Furthermore, navigating the requirement to conform with state-level regulations, which tend to be static or evolve slowly, while simultaneously integrating with blockchain protocols that are in constant flux introduces significant technical debt. Systems designed to interface with cutting-edge, often experimental, decentralized technologies must be engineered with costly layers of abstraction and compliance hooks that can be rapidly adapted or refactored as protocols change or regulatory interpretations shift, leading to a perpetual state of technical retrofitting.

The need to potentially gate features or apply different compliance logic based on a user's perceived state residency adds substantial complexity to system architecture. Implementing reliable geographical controls and maintaining distinct user experiences or feature sets across jurisdictions based purely on regulatory mandates isn't a natural pattern for technologies often designed for global, permissionless interaction. This necessitates intricate engineering for location verification, data segmentation, and ensuring compliance requirements are met without disrupting core wallet functionality for users in unrestricted areas, often resulting in a fragmented and less intuitive product globally.
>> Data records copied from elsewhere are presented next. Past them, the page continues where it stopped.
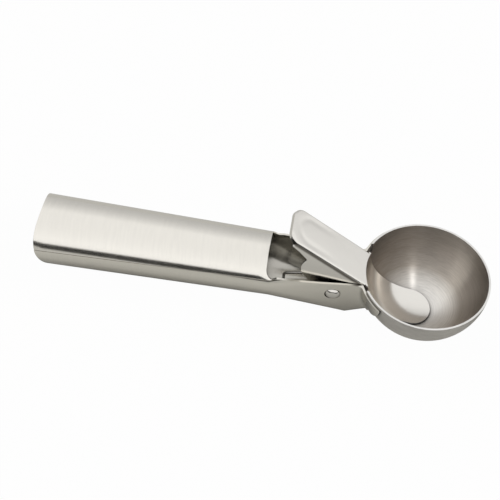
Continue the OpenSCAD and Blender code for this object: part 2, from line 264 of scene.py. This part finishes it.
# Painted shade and highlight inside the bowl, from the handle's side at 0 to the far side at 1: darker on the handle's
# side, a painted highlight band towards the far side
BOWL_PAINTED_FAN_STOPS = [(0.0, (0.57, 0.56, 0.55)), (0.35, (0.63, 0.62, 0.61)), (0.55, grey(0.76)), (0.78, grey(1.0)),
                  (1.0, grey(0.72))]
BOWL_PAINTED_FAN_GAIN = 1.22
BOWL_OUTSIDE, BOWL_RIM = (0.62, 0.60, 0.565), (0.95, 0.94, 0.92)
# The grain's tones in which its colours change
TONE_LOW, TONE_HIGH = 0.3, 0.7
BOWL_STREAK_LOW, BOWL_STREAK_HIGH = 0.80, 1.16


def plain_tint(colour, wear=0.03):
    """A colour that the grain makes a little darker and lighter."""
    low = tuple(c * (1 - wear) for c in colour)
    high = tuple(min(1, c * (1 + wear)) for c in colour)
    return lambda graph, tone: graph.ramp(tone, [(TONE_LOW, low), (TONE_HIGH, high)])


def bowl_tint_with_painted_light(graph, tone):
    """The bowl's colours: painted shade inside towards the rim and on the handle's side, painted highlights at the
    bottom and in a band towards the far side, bright on the rim.
    """
    from_centre = graph.place(BOWL_CENTRE)
    towards_far_side, _, height = graph.parts(from_centre)
    depth_colour = graph.ramp(graph.math("MULTIPLY", height, -1 / BOWL_R), BOWL_PAINTED_DEPTH_STOPS)
    fan = graph.ramp(graph.math("MULTIPLY_ADD", towards_far_side, 1 / (2 * BOWL_R), 0.5), BOWL_PAINTED_FAN_STOPS)
    inside = graph.scaled(graph.vector_math("MULTIPLY", depth_colour, fan), BOWL_PAINTED_FAN_GAIN)
    is_outside = graph.math("GREATER_THAN", graph.vector_math("LENGTH", from_centre), BOWL_WALL_MIDDLE_R)
    shell = graph.mix_colour(is_outside, inside, BOWL_OUTSIDE)
    whole = graph.mix_colour(graph.math("GREATER_THAN", height, RIM_FROM), shell, BOWL_RIM)
    return graph.scaled(whole, graph.map_range(tone, TONE_LOW, TONE_HIGH, BOWL_STREAK_LOW, BOWL_STREAK_HIGH))


# ---------- brushed steel ----------
CLOUD_SCALE = 70.0
COARSE_SHARE_OF_SCALE = 1 / 6
FINE_WEIGHT, COARSE_WEIGHT, CLOUD_WEIGHT = 0.6, 0.2, 0.2
ROUGHNESS_LOW, ROUGHNESS_HIGH = 0.88, 1.12
GRAIN_RELIEF = 0.0001


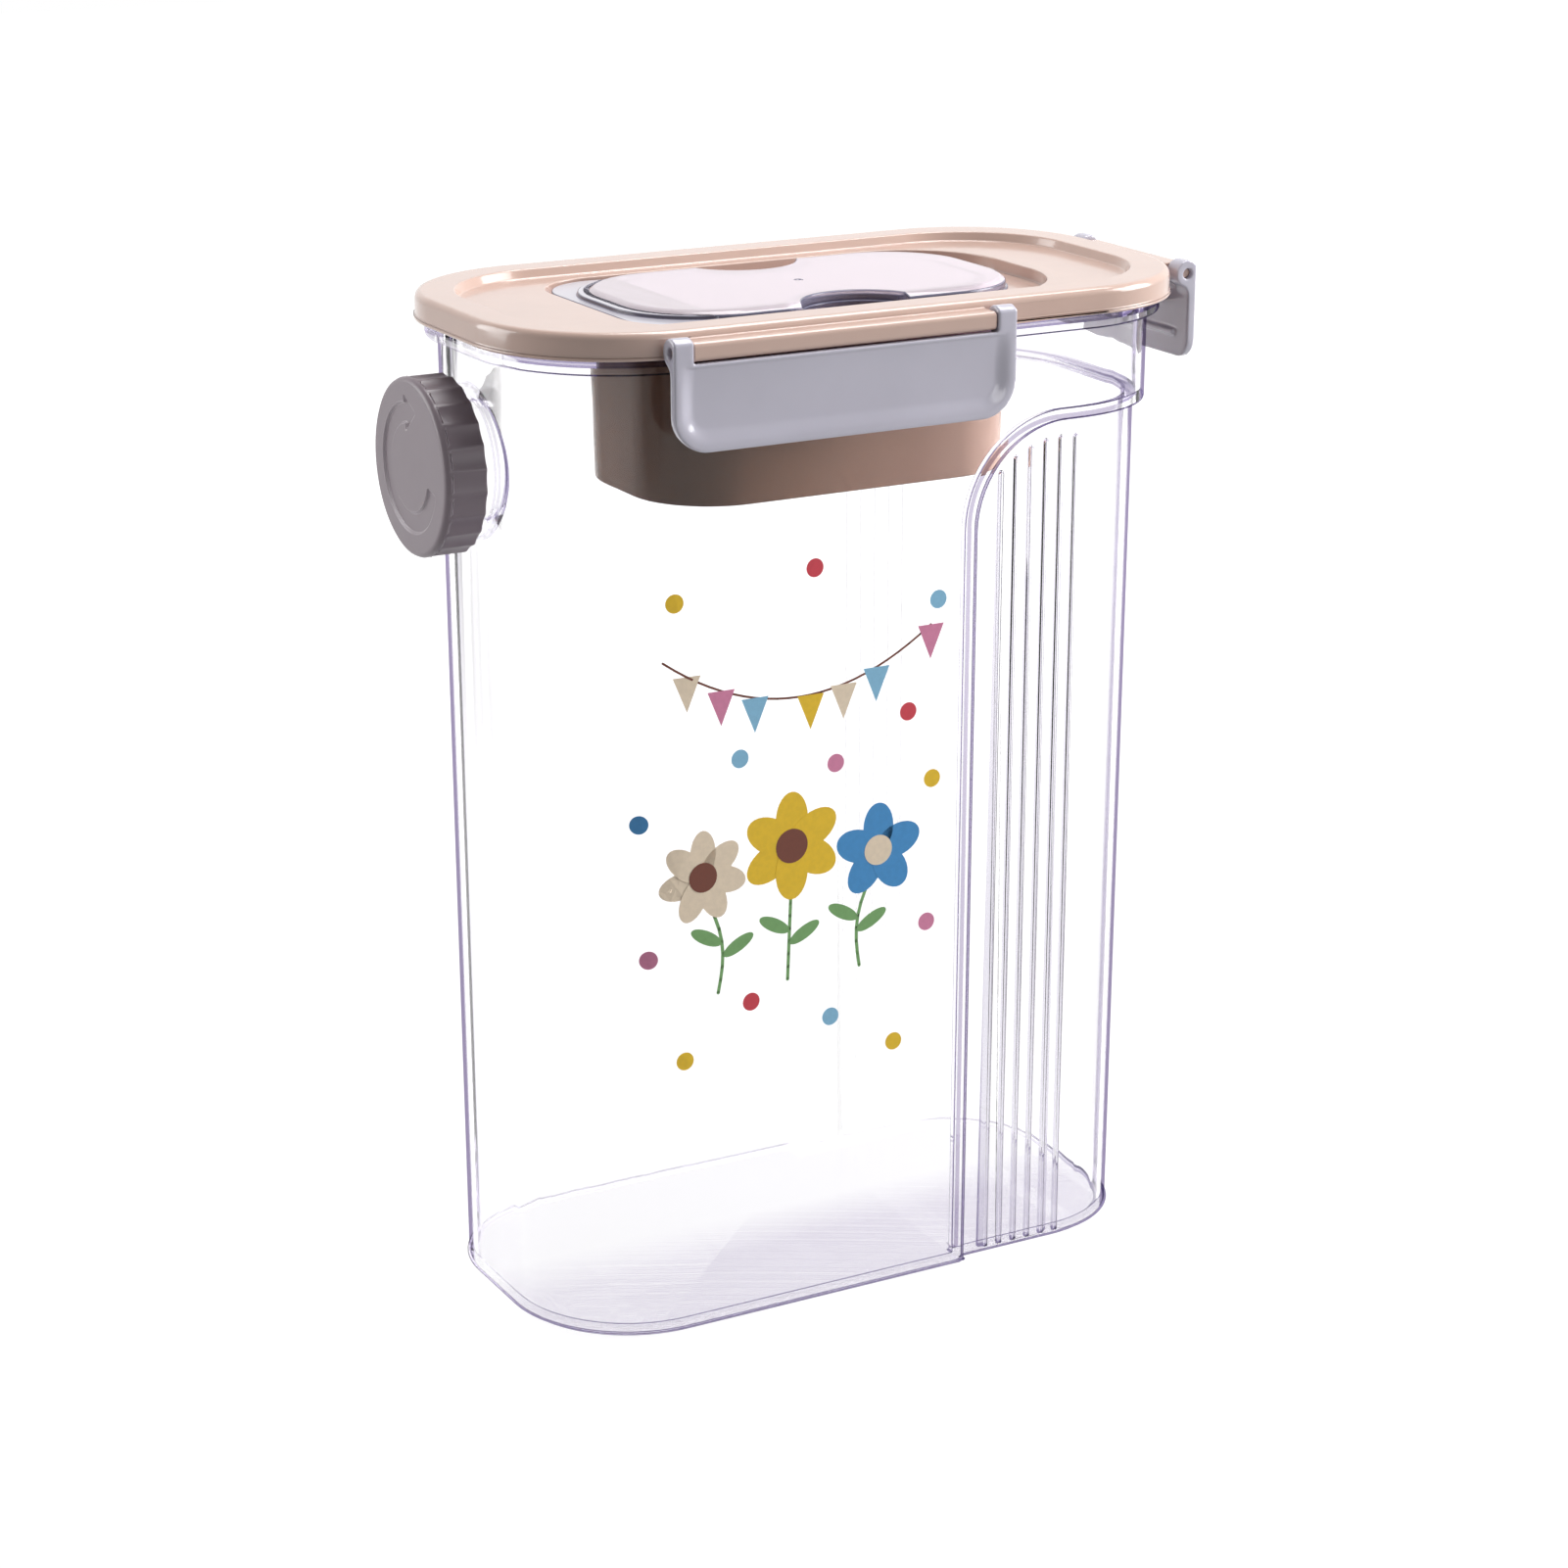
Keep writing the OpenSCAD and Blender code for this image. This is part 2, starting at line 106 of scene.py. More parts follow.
# Width of the rounding of each node's edges, and the sharpness from which an edge is rounded
EDGE_WIDTHS = {"lid": 0.35, "tank": 0.5, "measuring_cup": 0.4, "cup_cover": 0.4, "cup_grip": 0.3,
               "spout_cap": 0.35}
SHARP = math.radians(38)
SAME_PLANE = math.radians(0.4)

# Optics
PLASTIC_IOR = 1.49
CLEAR_IOR = 1.13
CLEAR_COAT_IOR = 1.45
MOST_BOUNCES = 7

# Area lights: direction and distance from the aim, size, level and aim
TANK_MIDDLE = (0, 0, 0.15)
LIGHTS = {
    "left": ((-0.8, 0.6, 0.3), 1.3, (0.8, 0.9), 0.6, TANK_MIDDLE),
    "right": ((0.85, -0.35, 0.4), 1.4, (0.8, 0.9), 1.05, TANK_MIDDLE),
    "top": ((0.35, 0.15, 1), 1.3, (0.9, 0.6), 0.75, TANK_MIDDLE),
    "strip": ((0.06, -0.55, 0.1), 0.5, (0.16, 0.2), 0.12, (0.028, -0.055, 0.235)),
}
WORLD_LEVEL = 0.14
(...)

A particularly thorny operational and technical challenge arises from translating the native structure of blockchain data, designed for distributed ledger mechanics, into the often legacy formats and granular details required for regulatory reporting by individual states. Building reliable, auditable data pipelines that can consistently map wallet activities to disparate state schema for transaction volumes, user activity, or specific event triggers represents a non-trivial engineering effort, far removed from core wallet development, requiring continuous maintenance as both blockchain formats and regulatory reporting requirements evolve.